The carriage ride from the station in Lucca to the old villa high in the hills required more than an hour, which passed quite pleasantly for the adults, who discussed archaeological excavations and the citrus known as bergamot, used to make orange water and other perfumes; but Indigo felt ill from the lurching vehicle on the narrow winding road, and she and Rainbow were greatly relieved when the coach stopped outside the golden yellow walls of the old villa.

As the professoressa said, the heat made the walled city unbearable in early August, but here in the hills they were cooled by the steady stream of cool air off the mountains. Though the professoressa was disappointed to learn their visit must be brief due to Edward’s business in Corsica, still there was ample time to show them the restoration of the gardens with her collection of Old European artifacts.

Their rooms had high ceilings richly adorned with frescoes of birds and flowers in lovely delicate colors. Indigo lay on the bed at once to study the painted figures of fluttering gray doves in blue clouds above cascades of white and pale pink roses. The windows were open wide to catch the cool breezes, and the professoressa ’s housekeeper showed Indigo how to tug, tug, tug on the long cords to lower or raise the window cover to keep out insects or the sunlight.

Indigo opened Rainbow’s travel cage and he climbed out to the cage top and flapped his wings. She scratched the top of his head and he ruffled his feathers with pleasure. She looked out the window at the driveway gently ascending the meadow edged with groves of great trees. If this were her place, she would have herds of cattle and sheep graze there.
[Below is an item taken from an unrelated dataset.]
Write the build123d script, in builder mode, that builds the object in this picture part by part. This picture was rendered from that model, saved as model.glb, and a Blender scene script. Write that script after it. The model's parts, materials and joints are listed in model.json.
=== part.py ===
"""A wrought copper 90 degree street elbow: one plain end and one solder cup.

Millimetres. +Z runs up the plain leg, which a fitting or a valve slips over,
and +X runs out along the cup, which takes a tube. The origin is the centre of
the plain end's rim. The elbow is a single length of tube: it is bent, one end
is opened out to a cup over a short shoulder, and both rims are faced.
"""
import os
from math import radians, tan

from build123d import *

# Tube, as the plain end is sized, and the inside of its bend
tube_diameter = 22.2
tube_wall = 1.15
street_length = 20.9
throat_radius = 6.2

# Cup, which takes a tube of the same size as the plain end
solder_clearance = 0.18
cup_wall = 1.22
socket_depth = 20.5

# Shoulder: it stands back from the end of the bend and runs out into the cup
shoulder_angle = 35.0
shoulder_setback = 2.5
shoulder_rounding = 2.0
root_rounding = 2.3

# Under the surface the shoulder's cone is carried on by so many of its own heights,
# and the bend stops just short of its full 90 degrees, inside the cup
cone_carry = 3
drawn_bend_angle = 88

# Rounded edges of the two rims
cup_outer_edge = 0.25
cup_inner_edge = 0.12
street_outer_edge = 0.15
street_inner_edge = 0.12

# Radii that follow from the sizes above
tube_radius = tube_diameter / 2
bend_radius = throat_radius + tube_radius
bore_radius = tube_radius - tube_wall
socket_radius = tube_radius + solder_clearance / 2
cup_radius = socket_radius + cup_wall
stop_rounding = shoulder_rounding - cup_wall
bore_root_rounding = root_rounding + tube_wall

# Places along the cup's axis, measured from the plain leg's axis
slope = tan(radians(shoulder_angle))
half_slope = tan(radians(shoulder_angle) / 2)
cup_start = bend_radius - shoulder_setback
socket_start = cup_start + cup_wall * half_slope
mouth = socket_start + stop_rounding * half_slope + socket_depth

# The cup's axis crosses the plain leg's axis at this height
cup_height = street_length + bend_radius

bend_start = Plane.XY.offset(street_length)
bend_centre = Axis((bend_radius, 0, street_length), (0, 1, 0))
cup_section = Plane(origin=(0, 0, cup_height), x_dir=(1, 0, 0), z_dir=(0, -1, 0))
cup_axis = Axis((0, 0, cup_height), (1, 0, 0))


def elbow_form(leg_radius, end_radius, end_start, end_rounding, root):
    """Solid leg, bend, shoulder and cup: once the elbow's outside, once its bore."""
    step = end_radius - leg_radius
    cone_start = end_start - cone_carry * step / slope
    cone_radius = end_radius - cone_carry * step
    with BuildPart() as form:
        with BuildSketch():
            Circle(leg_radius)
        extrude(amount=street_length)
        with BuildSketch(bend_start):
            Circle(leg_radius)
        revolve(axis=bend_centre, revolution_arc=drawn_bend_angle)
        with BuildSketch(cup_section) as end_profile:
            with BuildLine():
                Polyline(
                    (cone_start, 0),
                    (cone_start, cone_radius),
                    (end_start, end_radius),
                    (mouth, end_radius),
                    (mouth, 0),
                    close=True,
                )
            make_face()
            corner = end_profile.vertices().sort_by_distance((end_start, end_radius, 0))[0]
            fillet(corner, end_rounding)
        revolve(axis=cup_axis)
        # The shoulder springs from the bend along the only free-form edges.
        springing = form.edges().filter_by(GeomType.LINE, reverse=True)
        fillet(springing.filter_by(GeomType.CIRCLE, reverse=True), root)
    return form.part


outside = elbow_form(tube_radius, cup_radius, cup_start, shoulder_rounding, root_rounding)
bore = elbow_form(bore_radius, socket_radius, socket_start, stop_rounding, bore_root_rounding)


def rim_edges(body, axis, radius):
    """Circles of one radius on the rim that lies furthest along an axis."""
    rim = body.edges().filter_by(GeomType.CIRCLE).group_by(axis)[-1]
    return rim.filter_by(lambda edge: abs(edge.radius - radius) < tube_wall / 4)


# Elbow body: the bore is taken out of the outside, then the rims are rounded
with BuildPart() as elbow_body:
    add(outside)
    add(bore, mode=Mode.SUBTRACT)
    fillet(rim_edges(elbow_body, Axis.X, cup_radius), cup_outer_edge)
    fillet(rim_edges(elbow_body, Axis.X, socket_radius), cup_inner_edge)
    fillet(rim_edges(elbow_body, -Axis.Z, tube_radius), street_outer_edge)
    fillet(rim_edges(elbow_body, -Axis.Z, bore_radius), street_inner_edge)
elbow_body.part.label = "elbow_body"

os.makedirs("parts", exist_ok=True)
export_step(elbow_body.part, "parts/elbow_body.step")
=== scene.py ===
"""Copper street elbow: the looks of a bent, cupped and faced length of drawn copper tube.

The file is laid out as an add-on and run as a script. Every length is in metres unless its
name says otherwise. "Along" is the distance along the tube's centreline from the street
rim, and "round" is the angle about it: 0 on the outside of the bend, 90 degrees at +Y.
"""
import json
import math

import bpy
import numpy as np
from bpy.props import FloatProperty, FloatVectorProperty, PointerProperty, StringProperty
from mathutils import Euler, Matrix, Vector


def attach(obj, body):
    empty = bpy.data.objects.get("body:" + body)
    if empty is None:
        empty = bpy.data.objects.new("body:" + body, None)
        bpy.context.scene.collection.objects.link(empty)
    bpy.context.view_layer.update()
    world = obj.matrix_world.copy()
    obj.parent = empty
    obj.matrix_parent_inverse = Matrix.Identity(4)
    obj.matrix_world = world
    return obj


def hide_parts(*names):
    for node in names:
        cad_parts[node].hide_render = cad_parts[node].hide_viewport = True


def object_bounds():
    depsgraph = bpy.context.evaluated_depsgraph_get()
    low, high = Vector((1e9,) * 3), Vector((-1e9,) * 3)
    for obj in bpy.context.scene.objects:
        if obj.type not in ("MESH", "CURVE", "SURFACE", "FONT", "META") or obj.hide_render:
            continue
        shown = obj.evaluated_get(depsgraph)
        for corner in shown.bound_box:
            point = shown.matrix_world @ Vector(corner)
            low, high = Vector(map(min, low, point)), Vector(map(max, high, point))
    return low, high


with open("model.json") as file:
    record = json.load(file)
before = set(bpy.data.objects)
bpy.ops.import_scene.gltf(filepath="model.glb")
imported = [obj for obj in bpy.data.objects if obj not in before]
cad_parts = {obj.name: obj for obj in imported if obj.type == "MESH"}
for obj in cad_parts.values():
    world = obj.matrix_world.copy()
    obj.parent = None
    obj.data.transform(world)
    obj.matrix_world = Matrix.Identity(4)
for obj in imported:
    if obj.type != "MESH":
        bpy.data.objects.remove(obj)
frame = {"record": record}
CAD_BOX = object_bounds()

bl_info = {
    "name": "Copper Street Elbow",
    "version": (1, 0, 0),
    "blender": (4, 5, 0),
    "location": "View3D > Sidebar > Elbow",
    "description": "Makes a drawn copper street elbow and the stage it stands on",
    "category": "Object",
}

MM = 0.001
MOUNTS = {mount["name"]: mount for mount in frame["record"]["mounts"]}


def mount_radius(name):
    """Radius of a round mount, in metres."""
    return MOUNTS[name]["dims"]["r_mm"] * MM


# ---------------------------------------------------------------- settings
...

She opened her valise and took out the green silk notebook with the names of the medicinal plants written in English and in Latin. She took the little pencil that belonged with the notebook and practiced copying the Latin names and the English names on a blank page: monkshood, wolfs-bane, aconite, Aconitum napellus . Aunt Bronwyn had pointed out how the topmost petal on the dark purplish blue flower spike was shaped just like a helmet or a monk’s hood. Indigo drew the long stem of petals, but she had difficulty drawing the top petal so it did not look too large in proportion to the other petals. Below the picture she copied its medicinal uses from Aunt Bronwyn’s list: anodyne, febrifuge, and diuretic. Hattie added these words to her spelling list, so Indigo wrote their definitions right beside them. “Anodyne” is Greek for “no pain”; “febrifuge” she remembered as “refuge from fever.” Hattie told her the English word “febrile” came from the Latin febris , for “fever”; “diuretic” was from the Greek for “urine.” Indigo studied the pencil lines of her sketch before she carefully erased the monkshood petal that was too large, and tried again.
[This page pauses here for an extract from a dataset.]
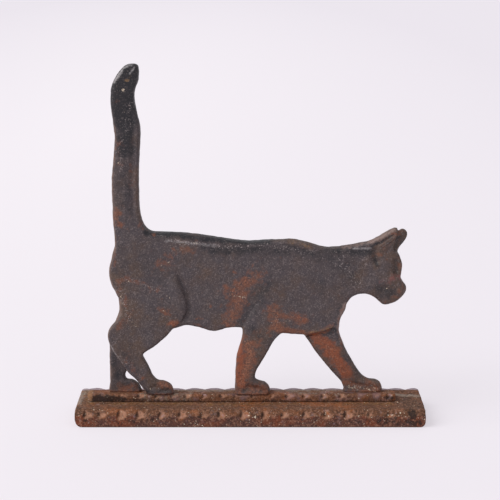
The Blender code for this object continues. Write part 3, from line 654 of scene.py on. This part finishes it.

Hattie and Edward’s room was down the hall. Indigo was amazed to see the big bed with a roof and side curtains on a raised platform. The curtains kept out the cold draughts in the winter, Hattie explained. With a roof like that, one could sleep outdoors in that bed. They laughed together, and Edward joined in. He was seated comfortably in the plump armchair with his shirtsleeve rolled up, soaking his injured hand in a basin of warm water.

The professoressa ’s house was full of good spirits; Indigo felt them at once. She could tell Laura was kind because her eyes did not shift away when she saw Indigo with the birdcage. Rainbow relaxed his grip and Indigo lifted him off her shoulder and set him gently on her lap, petting his head constantly until he allowed her to cradle him in her arms on his back like a baby. She watched his pale yellow eyes watch her anxiously as his body remained poised to spring away from trouble. She loved how he made her smile even when she was sad. She missed Sister and Mama; were they together now? Hattie was very kind to her but she missed her sister and mother so much.